■ Data section:
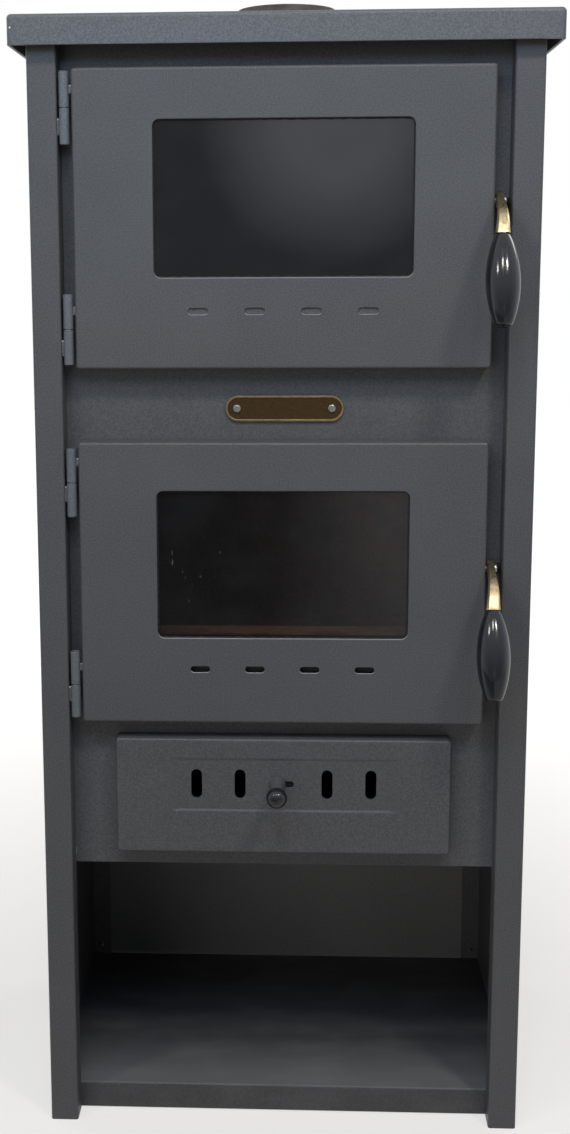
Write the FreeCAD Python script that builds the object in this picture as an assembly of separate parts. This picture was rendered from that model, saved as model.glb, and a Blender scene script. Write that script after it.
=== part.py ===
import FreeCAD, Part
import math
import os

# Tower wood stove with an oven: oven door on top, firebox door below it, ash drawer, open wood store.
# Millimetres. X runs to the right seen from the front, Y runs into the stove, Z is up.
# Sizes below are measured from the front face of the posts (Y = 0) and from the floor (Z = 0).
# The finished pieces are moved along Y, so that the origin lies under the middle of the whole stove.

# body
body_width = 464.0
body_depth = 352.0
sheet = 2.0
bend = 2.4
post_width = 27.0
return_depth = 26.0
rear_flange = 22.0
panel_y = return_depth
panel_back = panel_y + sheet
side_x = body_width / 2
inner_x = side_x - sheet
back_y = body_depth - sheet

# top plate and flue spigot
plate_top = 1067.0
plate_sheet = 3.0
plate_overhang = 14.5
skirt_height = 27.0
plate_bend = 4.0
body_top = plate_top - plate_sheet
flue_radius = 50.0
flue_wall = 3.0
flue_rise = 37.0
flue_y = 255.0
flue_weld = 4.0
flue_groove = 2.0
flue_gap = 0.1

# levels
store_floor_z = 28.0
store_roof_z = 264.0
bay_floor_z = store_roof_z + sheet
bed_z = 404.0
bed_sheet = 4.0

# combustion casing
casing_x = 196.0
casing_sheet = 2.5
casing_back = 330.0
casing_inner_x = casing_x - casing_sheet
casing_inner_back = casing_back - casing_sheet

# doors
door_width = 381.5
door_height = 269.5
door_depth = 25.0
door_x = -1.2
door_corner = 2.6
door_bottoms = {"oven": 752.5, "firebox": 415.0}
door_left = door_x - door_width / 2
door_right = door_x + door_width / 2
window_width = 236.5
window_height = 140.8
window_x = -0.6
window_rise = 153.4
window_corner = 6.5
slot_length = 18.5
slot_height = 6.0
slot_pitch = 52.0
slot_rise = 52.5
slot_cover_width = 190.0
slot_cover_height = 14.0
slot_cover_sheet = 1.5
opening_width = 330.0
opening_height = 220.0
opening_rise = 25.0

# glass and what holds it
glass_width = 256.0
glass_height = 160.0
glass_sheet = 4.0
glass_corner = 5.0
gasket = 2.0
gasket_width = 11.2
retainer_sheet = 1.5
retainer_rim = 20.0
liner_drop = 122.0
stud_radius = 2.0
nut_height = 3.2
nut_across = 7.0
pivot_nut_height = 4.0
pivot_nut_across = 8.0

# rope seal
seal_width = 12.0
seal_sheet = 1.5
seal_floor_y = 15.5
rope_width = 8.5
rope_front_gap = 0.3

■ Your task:
Quote the entire listing above exactly.

■ Full solution:
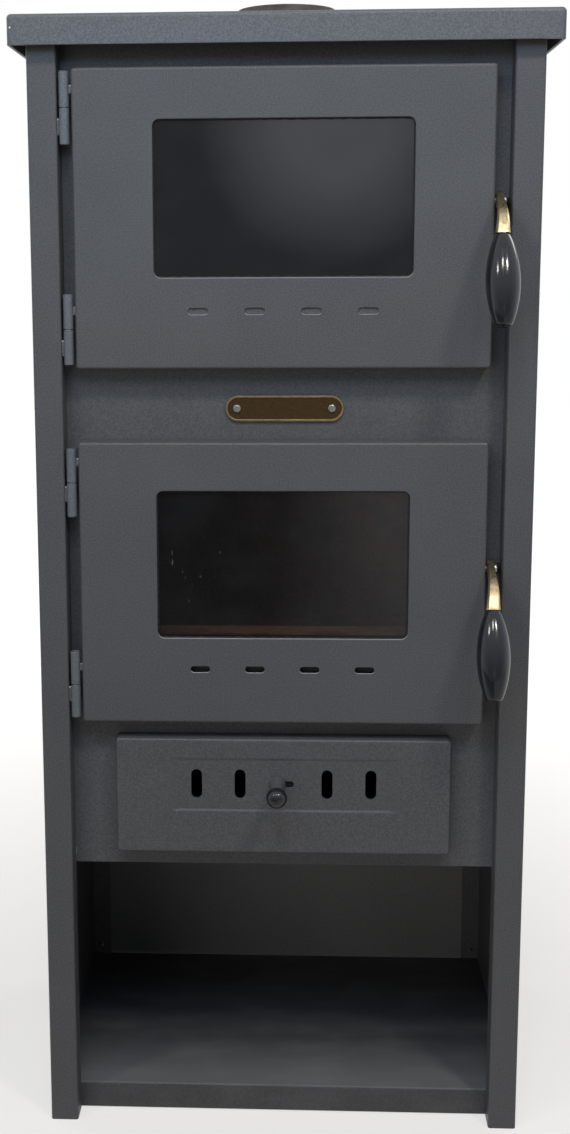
Write the FreeCAD Python script that builds the object in this picture as an assembly of separate parts. This picture was rendered from that model, saved as model.glb, and a Blender scene script. Write that script after it.
=== part.py ===
import FreeCAD, Part
import math
import os

# Tower wood stove with an oven: oven door on top, firebox door below it, ash drawer, open wood store.
# Millimetres. X runs to the right seen from the front, Y runs into the stove, Z is up.
# Sizes below are measured from the front face of the posts (Y = 0) and from the floor (Z = 0).
# The finished pieces are moved along Y, so that the origin lies under the middle of the whole stove.

# body
body_width = 464.0
body_depth = 352.0
sheet = 2.0
bend = 2.4
post_width = 27.0
return_depth = 26.0
rear_flange = 22.0
panel_y = return_depth
panel_back = panel_y + sheet
side_x = body_width / 2
inner_x = side_x - sheet
back_y = body_depth - sheet

# top plate and flue spigot
plate_top = 1067.0
plate_sheet = 3.0
plate_overhang = 14.5
skirt_height = 27.0
plate_bend = 4.0
body_top = plate_top - plate_sheet
flue_radius = 50.0
flue_wall = 3.0
flue_rise = 37.0
flue_y = 255.0
flue_weld = 4.0
flue_groove = 2.0
flue_gap = 0.1

# levels
store_floor_z = 28.0
store_roof_z = 264.0
bay_floor_z = store_roof_z + sheet
bed_z = 404.0
bed_sheet = 4.0

# combustion casing
casing_x = 196.0
casing_sheet = 2.5
casing_back = 330.0
casing_inner_x = casing_x - casing_sheet
casing_inner_back = casing_back - casing_sheet

# doors
door_width = 381.5
door_height = 269.5
door_depth = 25.0
door_x = -1.2
door_corner = 2.6
door_bottoms = {"oven": 752.5, "firebox": 415.0}
door_left = door_x - door_width / 2
door_right = door_x + door_width / 2
window_width = 236.5
window_height = 140.8
window_x = -0.6
window_rise = 153.4
window_corner = 6.5
slot_length = 18.5
slot_height = 6.0
slot_pitch = 52.0
slot_rise = 52.5
slot_cover_width = 190.0
slot_cover_height = 14.0
slot_cover_sheet = 1.5
opening_width = 330.0
opening_height = 220.0
opening_rise = 25.0

# glass and what holds it
glass_width = 256.0
glass_height = 160.0
glass_sheet = 4.0
glass_corner = 5.0
gasket = 2.0
gasket_width = 11.2
retainer_sheet = 1.5
retainer_rim = 20.0
liner_drop = 122.0
stud_radius = 2.0
nut_height = 3.2
nut_across = 7.0
pivot_nut_height = 4.0
pivot_nut_across = 8.0

# rope seal
seal_width = 12.0
seal_sheet = 1.5
seal_floor_y = 15.5
rope_width = 8.5
rope_front_gap = 0.3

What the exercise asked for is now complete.